The Anniston Housing Authority is seeking federal permission to tear down Glen Addie Homes, the city’s first public housing project, the authority’s director said Wednesday.
“It’s our oldest property, and it’s time for it to go,” said Willie “Sonny” McMahand, director of the Housing Authority.
Built in 1940, the 164-unit housing project was Anniston’s first foray into public housing, built to alleviate a shortage of affordable housing in the late Depression era. By the 1970s, Anniston would see a half-dozen similar complexes — one- and two-story red-brick apartments — at various locations around the city.
The Housing Authority has plans to tear many of those complexes down, replacing them with new, less-dense housing mixed with some Housing Authority-owned single-family houses scattered through Anniston’s neighborhoods. Cooper Homes near downtown was demolished last year and Barber Terrace Apartments is next on the list.

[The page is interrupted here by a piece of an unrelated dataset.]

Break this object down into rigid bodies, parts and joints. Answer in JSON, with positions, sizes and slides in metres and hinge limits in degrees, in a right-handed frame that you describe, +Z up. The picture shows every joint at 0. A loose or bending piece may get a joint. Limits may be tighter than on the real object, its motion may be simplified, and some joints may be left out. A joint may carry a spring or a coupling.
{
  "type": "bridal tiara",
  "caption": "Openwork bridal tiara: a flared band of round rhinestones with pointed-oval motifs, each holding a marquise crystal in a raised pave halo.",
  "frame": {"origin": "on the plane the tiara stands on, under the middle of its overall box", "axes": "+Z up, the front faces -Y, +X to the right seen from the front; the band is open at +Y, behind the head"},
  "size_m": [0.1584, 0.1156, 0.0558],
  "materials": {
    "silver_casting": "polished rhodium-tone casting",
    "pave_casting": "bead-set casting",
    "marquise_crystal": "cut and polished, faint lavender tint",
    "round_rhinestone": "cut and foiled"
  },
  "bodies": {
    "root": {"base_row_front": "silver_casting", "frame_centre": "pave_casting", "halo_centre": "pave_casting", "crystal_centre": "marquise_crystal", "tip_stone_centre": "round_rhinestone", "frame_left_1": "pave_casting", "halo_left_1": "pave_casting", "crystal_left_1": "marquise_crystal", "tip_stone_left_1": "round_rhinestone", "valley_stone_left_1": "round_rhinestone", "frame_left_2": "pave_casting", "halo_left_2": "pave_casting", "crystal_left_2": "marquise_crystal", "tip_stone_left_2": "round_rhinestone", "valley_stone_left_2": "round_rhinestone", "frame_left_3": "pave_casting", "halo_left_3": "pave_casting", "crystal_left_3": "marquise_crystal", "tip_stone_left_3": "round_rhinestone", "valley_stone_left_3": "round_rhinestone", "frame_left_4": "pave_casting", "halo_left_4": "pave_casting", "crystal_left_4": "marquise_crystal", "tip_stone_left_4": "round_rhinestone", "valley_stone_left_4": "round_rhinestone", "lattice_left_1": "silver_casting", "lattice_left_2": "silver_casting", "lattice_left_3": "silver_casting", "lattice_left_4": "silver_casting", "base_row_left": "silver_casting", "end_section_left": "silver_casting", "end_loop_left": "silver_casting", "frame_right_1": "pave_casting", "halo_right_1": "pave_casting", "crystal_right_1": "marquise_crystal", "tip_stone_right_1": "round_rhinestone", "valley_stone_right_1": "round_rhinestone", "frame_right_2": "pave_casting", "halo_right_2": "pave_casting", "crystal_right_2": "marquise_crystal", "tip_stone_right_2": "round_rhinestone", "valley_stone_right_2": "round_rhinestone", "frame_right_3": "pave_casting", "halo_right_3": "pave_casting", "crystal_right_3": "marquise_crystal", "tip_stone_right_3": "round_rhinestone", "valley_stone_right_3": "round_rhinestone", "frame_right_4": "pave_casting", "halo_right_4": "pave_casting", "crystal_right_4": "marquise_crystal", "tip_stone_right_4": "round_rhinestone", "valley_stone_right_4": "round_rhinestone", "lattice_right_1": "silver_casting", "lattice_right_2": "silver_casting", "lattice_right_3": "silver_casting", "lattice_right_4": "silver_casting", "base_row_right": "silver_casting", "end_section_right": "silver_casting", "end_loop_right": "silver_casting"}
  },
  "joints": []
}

But McMahand said the age of the 79-year-old building is just as big a factor as the overall rebuilding plan. Mold, he said, is a big problem in the complex. In an announcement issued last week, the Housing Authority said “moisture, condensation and a lack of a vapor barrier in the building substrates” led to the decision to demolish.

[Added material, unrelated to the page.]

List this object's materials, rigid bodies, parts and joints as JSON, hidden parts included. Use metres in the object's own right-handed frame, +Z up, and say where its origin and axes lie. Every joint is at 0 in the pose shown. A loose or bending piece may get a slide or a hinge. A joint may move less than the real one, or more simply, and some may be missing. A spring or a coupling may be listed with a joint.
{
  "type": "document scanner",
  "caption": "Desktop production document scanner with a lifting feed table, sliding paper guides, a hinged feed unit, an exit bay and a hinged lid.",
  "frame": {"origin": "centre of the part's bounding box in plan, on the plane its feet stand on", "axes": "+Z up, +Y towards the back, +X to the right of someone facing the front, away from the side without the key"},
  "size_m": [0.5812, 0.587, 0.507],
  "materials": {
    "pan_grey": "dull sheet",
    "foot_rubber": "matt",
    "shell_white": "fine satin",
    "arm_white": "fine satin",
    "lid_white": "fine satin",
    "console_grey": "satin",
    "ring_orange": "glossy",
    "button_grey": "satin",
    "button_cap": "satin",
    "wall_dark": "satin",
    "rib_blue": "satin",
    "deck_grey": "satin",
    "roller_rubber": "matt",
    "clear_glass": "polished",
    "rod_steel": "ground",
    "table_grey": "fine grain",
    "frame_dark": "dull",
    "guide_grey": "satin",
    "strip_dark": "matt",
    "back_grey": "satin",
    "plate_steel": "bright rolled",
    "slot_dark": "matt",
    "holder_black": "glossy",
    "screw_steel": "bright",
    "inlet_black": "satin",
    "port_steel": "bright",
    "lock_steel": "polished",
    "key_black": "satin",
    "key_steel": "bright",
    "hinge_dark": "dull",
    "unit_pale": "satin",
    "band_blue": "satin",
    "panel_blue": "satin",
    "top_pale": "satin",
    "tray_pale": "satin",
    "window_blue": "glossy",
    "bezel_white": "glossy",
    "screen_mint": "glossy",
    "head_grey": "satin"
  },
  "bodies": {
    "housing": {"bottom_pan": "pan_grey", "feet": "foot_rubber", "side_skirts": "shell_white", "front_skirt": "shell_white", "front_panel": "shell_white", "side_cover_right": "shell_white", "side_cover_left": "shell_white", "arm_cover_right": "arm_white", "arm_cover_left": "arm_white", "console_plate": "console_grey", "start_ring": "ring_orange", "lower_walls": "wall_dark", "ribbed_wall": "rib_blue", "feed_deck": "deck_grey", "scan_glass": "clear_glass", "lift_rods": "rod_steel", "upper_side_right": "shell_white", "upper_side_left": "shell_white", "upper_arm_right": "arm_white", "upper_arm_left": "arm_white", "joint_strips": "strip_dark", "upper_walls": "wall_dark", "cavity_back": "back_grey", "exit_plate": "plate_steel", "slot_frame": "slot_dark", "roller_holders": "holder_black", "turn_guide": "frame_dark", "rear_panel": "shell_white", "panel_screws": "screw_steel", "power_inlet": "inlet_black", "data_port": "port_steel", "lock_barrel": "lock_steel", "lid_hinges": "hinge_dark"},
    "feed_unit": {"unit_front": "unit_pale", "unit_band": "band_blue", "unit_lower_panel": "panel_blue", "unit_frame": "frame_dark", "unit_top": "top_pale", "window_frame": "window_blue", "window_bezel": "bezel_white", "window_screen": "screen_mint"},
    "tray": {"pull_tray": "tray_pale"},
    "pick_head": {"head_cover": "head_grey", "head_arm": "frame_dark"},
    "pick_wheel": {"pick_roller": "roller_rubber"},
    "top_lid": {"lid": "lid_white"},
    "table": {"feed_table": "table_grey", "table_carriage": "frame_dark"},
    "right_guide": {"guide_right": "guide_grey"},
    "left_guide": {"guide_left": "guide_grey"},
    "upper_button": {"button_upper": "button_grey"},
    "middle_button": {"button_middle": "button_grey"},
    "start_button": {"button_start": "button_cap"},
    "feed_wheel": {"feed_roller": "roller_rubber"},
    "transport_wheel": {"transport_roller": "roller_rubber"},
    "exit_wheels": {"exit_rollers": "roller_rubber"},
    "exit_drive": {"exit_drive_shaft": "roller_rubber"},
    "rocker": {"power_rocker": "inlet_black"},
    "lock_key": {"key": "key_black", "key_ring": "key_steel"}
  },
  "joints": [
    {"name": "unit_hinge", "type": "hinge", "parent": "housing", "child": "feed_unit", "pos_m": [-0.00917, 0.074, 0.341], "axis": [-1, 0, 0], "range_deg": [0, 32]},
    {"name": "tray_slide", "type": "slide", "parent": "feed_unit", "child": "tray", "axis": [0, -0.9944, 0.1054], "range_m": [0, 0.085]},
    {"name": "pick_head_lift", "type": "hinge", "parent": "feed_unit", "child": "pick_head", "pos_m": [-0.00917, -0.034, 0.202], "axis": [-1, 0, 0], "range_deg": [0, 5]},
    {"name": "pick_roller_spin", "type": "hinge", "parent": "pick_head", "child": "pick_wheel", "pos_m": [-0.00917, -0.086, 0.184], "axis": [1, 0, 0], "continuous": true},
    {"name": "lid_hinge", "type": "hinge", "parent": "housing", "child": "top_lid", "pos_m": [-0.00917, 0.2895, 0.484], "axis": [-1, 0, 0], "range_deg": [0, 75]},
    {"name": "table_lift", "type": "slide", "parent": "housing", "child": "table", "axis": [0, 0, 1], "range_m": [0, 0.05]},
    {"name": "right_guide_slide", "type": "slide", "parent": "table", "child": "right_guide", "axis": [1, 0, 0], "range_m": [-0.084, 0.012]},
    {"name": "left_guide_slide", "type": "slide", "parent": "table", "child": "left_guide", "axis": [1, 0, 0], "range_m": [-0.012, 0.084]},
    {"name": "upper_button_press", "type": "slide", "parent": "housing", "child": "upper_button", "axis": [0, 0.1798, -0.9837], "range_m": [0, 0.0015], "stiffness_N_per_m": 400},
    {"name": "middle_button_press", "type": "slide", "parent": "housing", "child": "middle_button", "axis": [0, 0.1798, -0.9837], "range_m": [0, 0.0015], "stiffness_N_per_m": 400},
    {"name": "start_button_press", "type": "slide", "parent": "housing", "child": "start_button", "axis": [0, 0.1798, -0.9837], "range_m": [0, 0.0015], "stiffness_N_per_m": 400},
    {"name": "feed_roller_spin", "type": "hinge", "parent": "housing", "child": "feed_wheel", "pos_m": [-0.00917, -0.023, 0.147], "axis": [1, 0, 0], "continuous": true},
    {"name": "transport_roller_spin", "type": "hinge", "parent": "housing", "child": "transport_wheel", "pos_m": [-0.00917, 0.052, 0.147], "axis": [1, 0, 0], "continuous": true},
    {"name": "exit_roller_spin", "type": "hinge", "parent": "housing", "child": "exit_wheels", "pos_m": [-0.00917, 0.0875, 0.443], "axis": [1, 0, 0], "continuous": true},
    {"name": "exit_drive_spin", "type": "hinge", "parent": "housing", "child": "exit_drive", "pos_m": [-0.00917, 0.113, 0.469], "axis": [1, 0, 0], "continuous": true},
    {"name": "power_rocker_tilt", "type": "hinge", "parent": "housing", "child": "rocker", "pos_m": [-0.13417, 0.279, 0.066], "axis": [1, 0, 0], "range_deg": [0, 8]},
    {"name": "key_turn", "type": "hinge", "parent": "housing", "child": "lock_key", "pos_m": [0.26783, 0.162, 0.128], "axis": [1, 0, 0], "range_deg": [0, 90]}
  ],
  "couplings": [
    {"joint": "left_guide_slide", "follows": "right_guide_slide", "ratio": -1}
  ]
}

It’s still not a done deal. The Housing Authority still needs permission from the Department of Housing and Urban Development, which McMahand said would likely take three to nine months. Then officials have to move Glen Addie’s current residents out. McMahand said that process would be similar to the move out of Cooper Homes, in which residents were sent to other housing projects or given the option of rental subsidies for privately-owned apartments.
Views of the coming move were mixed Wednesday afternoon at Glen Addie. Several residents — none of whom wanted to give their names — said they agreed that the apartments were moldy but that they didn’t want to leave. One resident said he didn’t believe the move would happen, because the Housing Authority had done work to fix mold in recent months.

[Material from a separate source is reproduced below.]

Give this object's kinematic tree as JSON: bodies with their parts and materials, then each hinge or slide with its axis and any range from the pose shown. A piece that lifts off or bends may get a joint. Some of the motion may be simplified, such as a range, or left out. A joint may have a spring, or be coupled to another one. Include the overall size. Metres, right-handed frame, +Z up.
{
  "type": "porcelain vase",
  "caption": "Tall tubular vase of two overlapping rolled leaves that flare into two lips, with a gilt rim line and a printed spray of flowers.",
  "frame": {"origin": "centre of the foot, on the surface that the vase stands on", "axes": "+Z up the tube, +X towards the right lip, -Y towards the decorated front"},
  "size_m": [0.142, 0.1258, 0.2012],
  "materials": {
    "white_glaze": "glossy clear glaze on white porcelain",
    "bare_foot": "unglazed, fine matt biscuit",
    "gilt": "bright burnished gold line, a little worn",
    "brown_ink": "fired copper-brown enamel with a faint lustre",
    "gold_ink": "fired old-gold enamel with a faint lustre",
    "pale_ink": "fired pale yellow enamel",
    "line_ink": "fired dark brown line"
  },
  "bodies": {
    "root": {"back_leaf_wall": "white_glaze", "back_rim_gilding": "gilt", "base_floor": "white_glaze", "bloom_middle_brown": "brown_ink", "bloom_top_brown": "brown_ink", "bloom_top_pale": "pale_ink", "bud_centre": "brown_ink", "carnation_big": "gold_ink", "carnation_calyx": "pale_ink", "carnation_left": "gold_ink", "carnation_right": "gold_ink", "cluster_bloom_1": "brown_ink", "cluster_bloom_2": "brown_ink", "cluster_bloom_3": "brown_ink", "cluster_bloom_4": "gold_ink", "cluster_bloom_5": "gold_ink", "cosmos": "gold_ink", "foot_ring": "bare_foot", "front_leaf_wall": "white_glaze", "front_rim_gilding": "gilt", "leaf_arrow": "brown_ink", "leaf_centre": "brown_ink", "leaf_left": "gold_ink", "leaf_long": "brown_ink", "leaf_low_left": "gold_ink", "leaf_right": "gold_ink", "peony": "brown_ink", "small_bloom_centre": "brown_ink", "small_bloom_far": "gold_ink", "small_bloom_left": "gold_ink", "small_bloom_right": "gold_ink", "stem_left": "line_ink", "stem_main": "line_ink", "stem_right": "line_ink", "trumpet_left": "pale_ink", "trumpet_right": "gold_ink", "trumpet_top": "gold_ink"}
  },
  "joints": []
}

Former resident Dennis Anderson, who was at the complex visiting a friend Wednesday, said he was ready to see Glen Addie replaced with something new.
“They need to tear them down because it’s moldy,” he said.
McMahand said he expected residents to begin moving next year. The timeline for reconstruction is less clear: McMahand said he expected a new complex to be complete in 2021 or 2022. That’s largely because the Housing Authority is still waiting on federal approval of the demolition, for funding for the rebuild and for selection of a rebuild contractor.
He said it’s impossible to quote a price for the project now, for the same reason.
A rebuild will likely require an environmental assessment of the property, something that has proven worrisome for the Housing Authority’s other rebuild projects. An environmental survey of Cooper Homes and Barber Terrace revealed that the sites were built on industrial waste, something that initially had the Alabama Housing Finance Authority skeptical of plans to fund new construction on the site.
Those surveys also found toxic polychlorinated biphenyls on the site of the demolished Cooper Homes — a result that alarmed city officials. Anniston spent years cleaning up PCBs left behind by the former Monsanto plant on Alabama 202, a problem city officials thought was in the past.
It’s possible those PCBs were in the soil under the Cooper Homes buildings; even after the PCB cleanup was complete, environmental officials occasionally had to remove soil left under the foundations of houses when they were demolished.
McMahand acknowledged that the possibility of contamination under Glen Addie’s buildings was a concern for the Housing Authority.
“I’d say yes, because of what we found under Cooper Homes,” he said.